At Nam Tok station, the end of the line, you can walk to a waterfall ("nam tok" means "waterfall") and splash around before finding a ride back to Kanchanaburi in one of the vehicles waiting for train passengers.
The bridge itself is a nice walk. About 3 kilometers from the town center. There are platforms spaced out across it to take refuge from passing trains. Trains come very, very slowly so you should have more than enough time to get out of the way unless you have exceedingly bad judgement and are also a little drunk. Hold on to small children—famous for bad judgment but hopefully not drunk—as some sections have no rails.

Hellfire Pass
For a deeper understanding, visit Hellfire Pass, where POWs blasted the railway through the rock. You can take a self-guided walking tour. Reach it by bus or hire a driver.
Erawan National Park
It is a fairly short drive from Kanchanaburi to Erawan National Park, where you can hike to a series of waterfalls. The combination of beautiful scenery and the ability to swim under an amazing waterfall to escape the Thai heat would be enough to recommend this place all by itself. But you can also chase a bit of low-key adventure by sliding down many of the waterfalls.

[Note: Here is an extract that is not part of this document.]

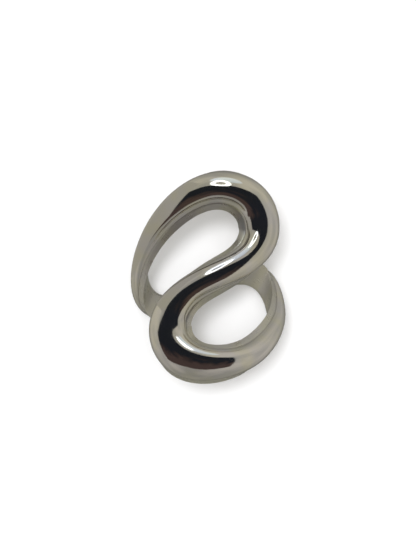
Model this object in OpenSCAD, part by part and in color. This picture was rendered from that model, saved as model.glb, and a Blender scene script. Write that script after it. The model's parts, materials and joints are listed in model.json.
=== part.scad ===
// Finger ring with an open S-shaped front.
// A hollow domed cover sits on a liner that lies against the finger; a solid shank closes the back.
// Millimetres. The origin is the centre of the finger hole, +Y runs along the finger
// and +Z points out of the S.

/* [Finger hole] */
// Inside diameter, 55 mm round the inside
bore_d = 17.5; // [17.3:0.1:17.7]

/* [Widths of the band] */
// Where the S crosses the middle of the front
waist_w = 5.2; // [5:0.1:5.4]
// At the outside of the two bends, the widest place
bend_w = 7.1; // [6.9:0.1:7.3]
// At the two ends of the S
lobe_w = 5.4; // [5.2:0.1:5.6]
// Where the band passes the sides of the finger
arm_w = 3.6; // [3.5:0.1:3.8]
// Behind the finger
shank_w = 3.3; // [3.2:0.1:3.5]

/* [Heights of the band above the finger] */
// At the bends
bend_h = 3.5; // [3.3:0.1:3.7]
// Where the S crosses the middle of the front
waist_h = 3; // [2.8:0.1:3.2]
// At the sides of the finger
arm_h = 2.1; // [2:0.1:2.2]
// Behind the finger
shank_h = 1.8; // [1.8:0.1:2]

/* [Walls and edges] */
// Thickness of the liner
liner_t = 0.75; // [0.7:0.05:0.85]
// Wall of the hollow cover
cover_t = 0.6; // [0.5:0.05:0.6]
// Sloping edge from the finger side in to the foot of the cover
bevel = 0.5; // [0.4:0.05:0.55]
// How much wider that edge gets on the inside of a bend
bevel_shift = 0.25; // [0.15:0.05:0.3]
// How far the crown leans to the inside of a bend, for each millimetre of height
crown_lean = 0.15; // [0.1:0.05:0.2]

/* [Joints] */
// Half the angle that the solid shank takes up behind the finger
shank_angle = 30; // [28:1:32]
// Thickness of the solder between the shank and each arm
solder_t = 0.15; // [0.1:0.05:0.2]
// Width of the solder seam inside the cover
seam_w = 0.3; // [0.2:0.05:0.35]

/* [Smoothness] */
// Cross-sections between two stations of the outline
steps = 6; // [5:1:7]
// Flats across the outside of the dome
dome_flats = 12; // [10:2:14]
// Flats across the inside of the dome
hollow_flats = 10; // [8:2:10]

/* [Hidden] */
bore_r = bore_d / 2;
// The outline is drawn flat and wrapped round a cylinder of this radius
wrap_r = bore_r + 2.15;
// The liner and shank are made this much too thick on the finger side, then bored out
spare = 0.6;
span = 60;

// Stations of the centreline: angle round the finger from the front, place along the finger,
// width, height, and which way the band bends (1 to the left, -1 to the right)
UPPER = [
    [0, 0, waist_w, waist_h, 0],
    [23, 2.8, 4.8, 3.1, 0.7],
    [36, 6.6, bend_w, bend_h, 1],
    [28, 10.5, 6.7, 3.4, 1],
    [3, 12.4, lobe_w, 3.2, 0.9]
];
LEFT_ARM = [
    [-26, 11.2, 5.3, 2.7, 0.6],
    [-62, 6.2, 4.7, 2.3, 0.3],
    [-93, 0.9, arm_w, arm_h, 0]
];
BACK = [
    [-113, -1.8, 3.9, 1.95, 0],
    [-147, -2.9, 3.8, 1.85, 0],
    [-180, 1.9, shank_w, shank_h, 0],
    [-210, 5.4, shank_w + 0.1, 1.85, 0],
    [-241, 4, 4, 1.95, 0]
];
RIGHT_ARM = [
    [-264, -0.6, arm_w - 0.4, arm_h, 0],
    [-302, -6.8, 4.4, 2.3, -0.3],
    [-328, -10.5, 4.4, 2.7, -0.6]
];
LAP = [-360, 0, 0, 0, 0];

// The lower half of the S is the upper half turned half a turn about Z
function turned(st) = [-st[0], -st[1], st[2], st[3], -st[4]] + LAP;
LOWER = [for (k = [len(UPPER) - 1:-1:1]) turned(UPPER[k])];
STATIONS = concat(UPPER, LEFT_ARM, BACK, RIGHT_ARM, LOWER);

// Closed cubic B-spline through the stations
function station(i) =
    let(n = len(STATIONS), lap = floor(i / n))
    STATIONS[i - lap * n] + lap * LAP;
function weights(t) =
    [pow(1 - t, 3), 3 * pow(t, 3) - 6 * t * t + 4, -3 * pow(t, 3) + 3 * t * t + 3 * t + 1, pow(t, 3)] / 6;
function band(s) =
    let(i = floor(s), w = weights(s - i))
    w[0] * station(i - 1) + w[1] * station(i) + w[2] * station(i + 1) + w[3] * station(i + 2);

// Cross-sections are [across, above the finger] points, listed anticlockwise
function top_half(c, inset) = c[2] / 2 - bevel - inset;
function dome(c, inset, flats) =
    let(half = top_half(c, inset), rise = c[3] - liner_t - inset)
    [for (k = [0:flats])
        let(p = 180 * k / flats)
        [half * cos(p) - c[4] * (bevel_shift - crown_lean * rise * sin(p)), liner_t + rise * sin(p)]];
function foot(c, across) = [across - c[4] * bevel_shift, liner_t];
function under(c, side) =
    let(top = foot(c, side * top_half(c, 0))[0], edge = side * c[2] / 2)
    [edge + (edge - top) * spare / liner_t, -spare];
function reversed(list) = [for (k = [len(list) - 1:-1:0]) list[k]];

function cover_section(c) = concat(dome(c, 0, dome_flats), reversed(dome(c, cover_t, hollow_flats)));
function liner_section(c) =
    let(out = top_half(c, 0), in = top_half(c, cover_t), seam = in - seam_w)
    concat([under(c, -1), under(c, 1)], [for (a = [out, in, seam, 0, -seam, -in, -out]) foot(c, a)]);
function solid_section(c) = concat([under(c, -1), under(c, 1)], dome(c, 0, dome_flats));
function seam_section(c, side) =
    let(in = top_half(c, cover_t), hollow = dome(c, cover_t, hollow_flats))
    side > 0
        ? [foot(c, in - seam_w), foot(c, in), hollow[1]]
        : [foot(c, -in), foot(c, seam_w - in), hollow[hollow_flats - 1]];

// Wraps one flat point round the finger
function wrapped(u, y, height) =
    let(angle = u / wrap_r * 180 / PI, r = bore_r + height)
    [r * sin(angle), y, r * cos(angle)];
// One cross-section, square to the centreline at s
function ring(s, section) =
    let(
        c = band(s),
        d = band(s + 0.05) - band(s - 0.05),
        run = [wrap_r * d[0] * PI / 180, d[1]],
        across = [-run[1], run[0]] / norm(run)
    )
    [for (p = section) wrapped(wrap_r * c[0] * PI / 180 + p[0] * across[0], c[1] + p[0] * across[1], p[1])];

// Skin over a list of rings; other_way picks the second diagonal of each quad, so that
// two sub-parts whose points run in opposite orders meet on the same triangles
module skin(rings, closed, other_way) {
    m = len(rings[0]);
    n = len(rings);
    last = closed ? n - 1 : n - 2;
    sides = [for (i = [0:last], j = [0:m - 1])
        let(
            a = i * m + j,
            b = i * m + (j + 1) % m,
            c = ((i + 1) % n) * m + (j + 1) % m,
            d = ((i + 1) % n) * m + j
        )
        each (other_way ? [[a, d, b], [b, d, c]] : [[a, c, b], [a, d, c]])];
    ends = closed ? [] : [[for (j = [0:m - 1]) j], [for (j = [m - 1:-1:0]) (n - 1) * m + j]];
    polyhedron([for (r = rings) each r], concat(sides, ends));
}

// Everything behind the finger within the given angles either side of straight back
module wedge(from, to) {
    rotate([90, 0, 0])
        linear_extrude(height = span, center = true)
            polygon([[0, 0], span * [-sin(from), -cos(from)], span * [-sin(to), -cos(to)]]);
}

module bore() {
    rotate([90, 0, 0]) cylinder(r = bore_r, h = span, center = true, $fn = 180);
}

// The places along the outline where each cross-section stands
FULL = [for (k = [0:len(STATIONS) * steps - 1]) k / steps];
REAR = [for (k = [0:5 * steps]) 7.5 + k / steps];
solder_angle = solder_t / (bore_r + 1) * 180 / PI;

module front_cover() {
    color("gainsboro")
        difference() {
            skin([for (s = FULL) ring(s, cover_section(band(s)))], true, true);
            wedge(-shank_angle, shank_angle);
        }
}

module finger_liner() {
    color("silver")
        difference() {
            skin([for (s = FULL) ring(s, liner_section(band(s)))], true, false);
            wedge(-shank_angle, shank_angle);
            bore();
        }
}

module cover_seam() {
    color("darkgray")
        for (side = [-1, 1])
            difference() {
                skin([for (s = FULL) ring(s, seam_section(band(s), side))], true, true);
                wedge(-shank_angle, shank_angle);
            }
}

// The solid band behind the finger, between two angles
module rear_band(from, to) {
    difference() {
        intersection() {
            skin([for (s = REAR) ring(s, solid_section(band(s)))], false, false);
            wedge(from, to);
        }
        bore();
    }
}

module rear_shank() {
    color("gainsboro") rear_band(solder_angle - shank_angle, shank_angle - solder_angle);
}

module left_shank_joint() {
    color("darkgray") rear_band(shank_angle - solder_angle, shank_angle);
}

module right_shank_joint() {
    color("darkgray") rear_band(-shank_angle, solder_angle - shank_angle);
}

front_cover();
finger_liner();
cover_seam();
rear_shank();
left_shank_joint();
right_shank_joint();
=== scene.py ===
import json
import math

import bmesh
import bpy
from mathutils import Matrix, Vector


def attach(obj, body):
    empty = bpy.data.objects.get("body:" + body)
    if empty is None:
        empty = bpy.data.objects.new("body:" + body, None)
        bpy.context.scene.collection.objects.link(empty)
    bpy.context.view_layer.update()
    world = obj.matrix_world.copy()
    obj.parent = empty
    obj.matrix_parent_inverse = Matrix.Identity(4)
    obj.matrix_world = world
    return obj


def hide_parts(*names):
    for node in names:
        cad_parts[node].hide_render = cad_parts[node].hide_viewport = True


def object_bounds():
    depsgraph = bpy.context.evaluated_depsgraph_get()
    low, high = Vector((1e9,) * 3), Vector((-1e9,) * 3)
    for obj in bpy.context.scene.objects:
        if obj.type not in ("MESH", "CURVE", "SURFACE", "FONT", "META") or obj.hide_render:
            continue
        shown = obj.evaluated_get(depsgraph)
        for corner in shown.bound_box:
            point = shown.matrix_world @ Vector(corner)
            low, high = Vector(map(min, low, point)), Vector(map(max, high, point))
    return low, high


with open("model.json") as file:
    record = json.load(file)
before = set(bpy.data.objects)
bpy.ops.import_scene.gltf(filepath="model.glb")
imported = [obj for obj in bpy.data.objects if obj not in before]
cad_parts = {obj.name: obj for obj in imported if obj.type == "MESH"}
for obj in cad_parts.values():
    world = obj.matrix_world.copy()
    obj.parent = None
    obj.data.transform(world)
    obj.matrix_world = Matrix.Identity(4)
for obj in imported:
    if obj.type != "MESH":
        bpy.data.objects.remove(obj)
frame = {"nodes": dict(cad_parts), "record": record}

cad_lo, cad_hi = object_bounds()

# ---------------------------------------------------------------- the ring's shape, as in part.scad
# millimetres and degrees here; meshes are written in metres

BORE_R = frame["record"]["mounts"][0]["dims"]["r_mm"]
WRAP_R = BORE_R + 2.15
LINER_T = 0.75
COVER_T = 0.6
BEVEL = 0.5
BEVEL_SHIFT = 0.25
CROWN_LEAN = 0.15
SHANK_ANGLE = 30.0
SOLDER_T = 0.15
SOLDER_ANGLE = math.degrees(SOLDER_T / (BORE_R + 1))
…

And you may even be able to get a free “fish spa.” If you just dangle your feet calmly in the water in most of the pools, small fish will swim up to you and devour all the gross, dead skin clinging to your feet. Pleople pay for this in Bangkok, but at Erawan you get it for free (whether you want it or not—those little fish can be relentless). A word of caution: it tickles like crazy.

As an additional note, when we visited Erawan in 2021, all swimmers were required to wear life jackets. You can pick up a life jacket at the bottom of the hike.
We really enjoyed Kanchanaburi. The food was great. Staying in a floating hotel made evenings very atmospheric. And the day trip to Erawan was a trip highlight for us.
So go to Kanchanaburi and learn something about history. Because travel.